Canadiens Statistic Sabres
31-30-6 Record 27-32-9
4-4-2 L10 Record 4-4-2
52.3 Score-Adjusted Corsi % 46.4
183 Goals For 162
188 Goals Against 185
0.96 5v5 Goal Ratio 0.77
17.1 PP% 19.4
84.2 PK% 81.6

Know Your Enemy

While the Canadiens' season has been an unmitigated disappointment, the Sabres are probably where they expected to be, more or less. After last year's outright sabotage of their own season, the Sabres made a turn toward competitiveness, acquiring some capable NHLers and hiring a well-thought-of head coach. A roster can only turn over so fast, however, so for another season, the Sabres find themselves languishing near the bottom of the Atlantic Division.

To make matters worse, two of their most skilled forwards will be unavailable this evening, as Tyler Ennis and Ryan O'Reilly are both on Injured Reserve. One could be forgiven for assuming that O'Reilly's absence is due to the onset of an inevitable mental breakdown after what Alex Galchenyuk did to him, though the official report specifies that the injury is to his lower body.

With Ennis and O'Reilly down, and Jamie McGinn shipped out at the trade deadline, the team will rely even more heavily on Evander Kane and Jack Eichel to provide the offence.
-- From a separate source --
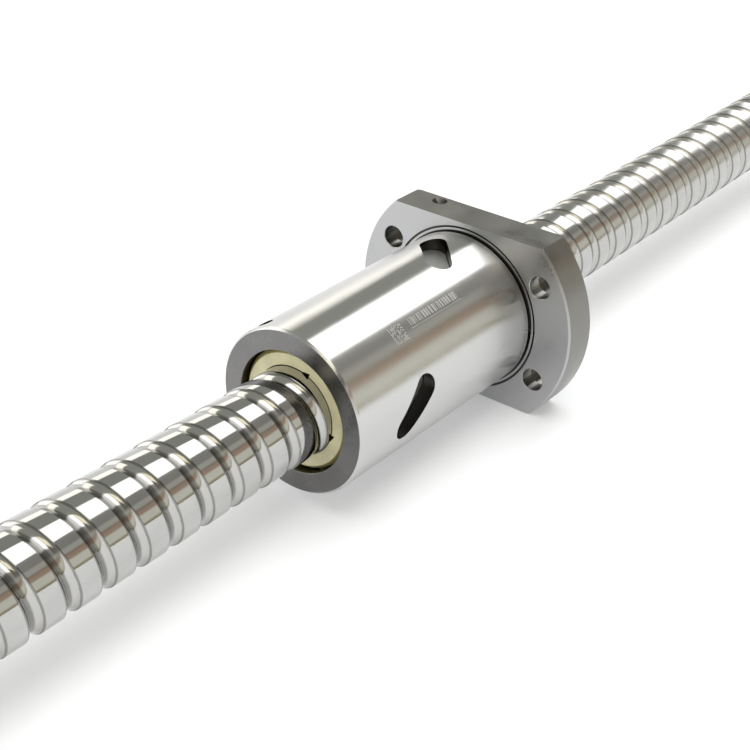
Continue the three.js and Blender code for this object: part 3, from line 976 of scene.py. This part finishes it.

With Cody Franson out on defence, Carlo Colaiacovo will also get a shot at maintaining his place in the lineup.

The Sabres are undeniably a beatable team. After two consecutive failed attempts, we'll find out tonight if Montreal can make good on that statement.

Last Time Out

For a team absolutely snakebitten for the past three months, seeing the Habs break out for four goals against the Sabres in mid-February was encouraging. Unfortunately, they matched their season-high goals-against figure of six in the same game.

The night began encouragingly enough, as Sven Andrighetto one-timed the game's opening goal past Chad Johnson off the rush. But with some ill-timed errors, the Habs would give up the next four.

First, David Legwand walked into the Montreal zone and tied things up. Then, O'Reilly intercepted an Andrei Markov zone clearance, leading to Kane's go-ahead goal. To add insult to injury, noted sniper and former Hab Josh Gorges then pounced on his own rebound to give his team a two-goal advantage.

Michel Therrien sought to rally his troops with a change of goaltender, but his tactic was ineffective. Marcus Foligno made the score 4-1 before Mike Condon had been in the game for even a minute.

To their credit, the Habs didn't give up from there. The Alex Galchenyuk off-wing one-timer we've come to love made the score 4-2, and when Andrighetto caught Johnson wandering in no man's land, the Canadiens were within one.

Foligno put his team back out in front by two, fighting off Galchenyuk to win a penalty shot before successfully beating Condon. Not to be denied, Galchenyuk would bring his team right back, going back to the well and drilling another one-timer past the Sabres' keeper.

Sadly, that was as close as Montreal would get, starting a string of losses to bad teams that essentially killed whatever slim playoff hopes remained when the puck dropped that night.

With the stakes much lower tonight, this game seems poised to go in one of two directions. If the Habs make some or all of the same mistakes that have plagued their last two clashes with Buffalo, they'll almost certainly find themselves two points closer to the first overall pick. On the other hand, if their red-hot first line can keep clicking, or one of their new acquisitions can chip in the way Phillip Danault did on Tuesday night, they may be in line for an entertaining victory.

All of this puts the Canadiens and their fans in a position they haven't been in since around the first time they played the Sabres this season. With position to be gained in the standings by losing or dignity to be maintained by winning, it will be hard to go wrong for Montreal tonight.